Honestly, I'm still not where I want to be with genius hour, but it is a continually evolving process. I love that my students are excited about this. Genius Hour is their favourite part of the week; they wish that it was genius hour every day. To me that speaks volumes to what this is doing in my classroom. I am hoping to incorporate the new idea of Maker Spaces that is floating around our district now. I applied for a Maker Spaces grant and a Makey Makey grant; so I'm hoping my students will have access to these. I like the idea of them using technology to create; they love video games and having them start the process of coding is pretty cool. Also, I love the idea of making things and using creativity to use things in new ways; it really fits with the grade 5 science curriculum too, as we discuss reducing, reusing, and recycling. Overall, I'm pretty happy that I started genius hour.
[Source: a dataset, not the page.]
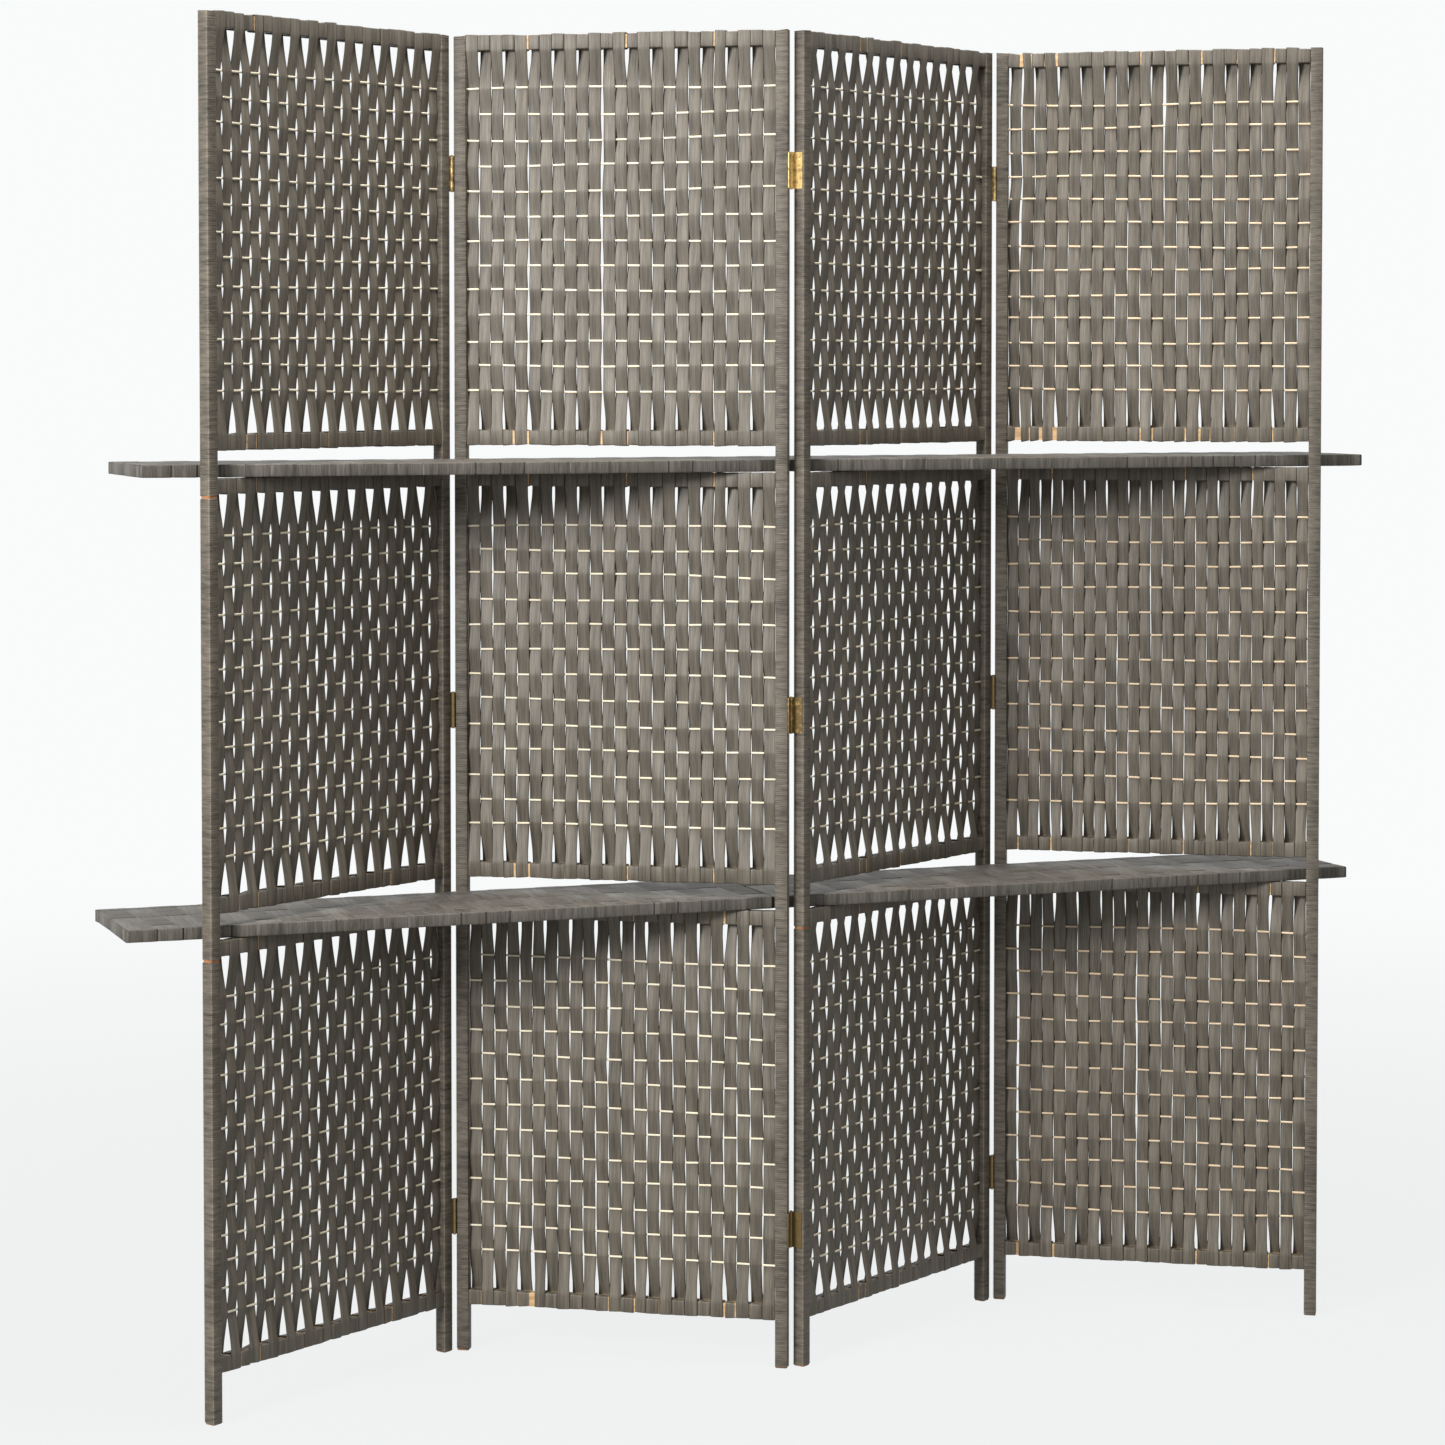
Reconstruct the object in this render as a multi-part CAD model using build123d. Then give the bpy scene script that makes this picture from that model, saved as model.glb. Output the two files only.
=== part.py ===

It is a bit of a gong show at times. It is not without it's issues. I have had huge clean up issues: the sink left with paint, pans filled with half eaten cake, and just nothing put away properly. Also, last week I had a student take someone's shoe and run away with it while the other one chased him. This was while I was trying to help a group of girls not explode marshmallow in the microwave. I have to admit that I kind of shut things down at that point. But overall, I know my kids are learning and this excites me. I can tell they are excited to share their projects and their public speaking skills are getting better. I love seeing them able to answer questions with confidence and speaking from their heart, rather than cue cards. I know this is something that will continue in my class. I am continually learning from my colleagues like Hugh, Anne-Marie, and Paul, as well as others by participating in #geniushour chats on the first Thursday of each month. Part of my genius hour for myself is to continually ask, how can I do this better? I am continually trying to evolve as an educator, as well.